The midfielder obviously said a great deal more than nine words during his interview with GQ but discussing the FA Cup win in May and adding “but it definitely didn’t make the season a success” apparently qualifies as ‘revealing one’s real character or intentions, especially when these are disreputable or dishonourable’.

 

Watch out
Neil Custis has written an extensive and broadly fine column in The Sun damning Sir Jim Ratcliffe and the new Manchester United owners for the mistakes they have already made since taking control of all footballing matters.

The Erik ten Hag situation was handled dreadfully in a variety of ways and recruitment is among the facets of business which Custis lays into. But he goes much deeper and even brings us this harrowing tale:

‘The most alarming story came when a staff member with 25 years at the club behind him was told he was being given a commemorative watch for his service.

‘He was then told to pick it up at main reception, where a security guard handed it to him in a polythene bag.

‘That’s a picture to show the grandkids in the future.’

It is a little thoughtless and inconsiderate but when Custis himself literally mentions the 250 redundancies made throughout the club’s non-playing staff, it doesn’t feel like the worst thing INEOS has ever done.

If only this long-serving employee had something else to show the grandkids instead. The commemorative watch itself, maybe?
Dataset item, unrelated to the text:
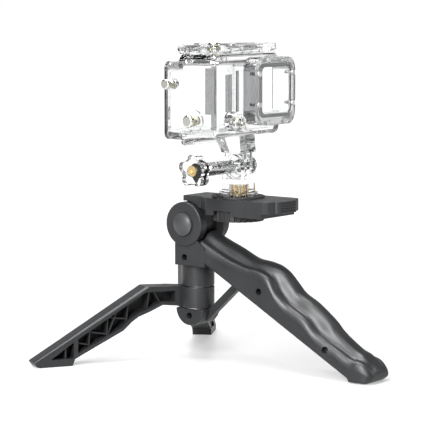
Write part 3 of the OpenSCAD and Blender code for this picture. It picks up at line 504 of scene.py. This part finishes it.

But definitely not that sickening polythene bag.

 

Sheikh it all about
Custis really does lay into the state of Manchester United behind the scenes, and how these issues ‘could have the new boss pining for Lisbon before he knows it’. Good luck, Ruben.

‘Those who championed new part-owner Sir Jim Ratcliffe’s arrival as having put a spring in everyone’s step have lost their bounce,’ he adds.

What about those who put all their eggs in Sheikh Jassim’s takeover basket? Are Manchester United still ‘convinced they will get a deal done by November to sell the club to the Qataris,’ like you wrote back in August? Time is running out. Check your commemorative watch.

 

Yor in
Elsewhere on The Sun website:

‘Amorim makes Yoro decision with £52m star removed from squad’

How frustrating that there was obviously no room to put ‘U21’ in that headline just before ‘squad’.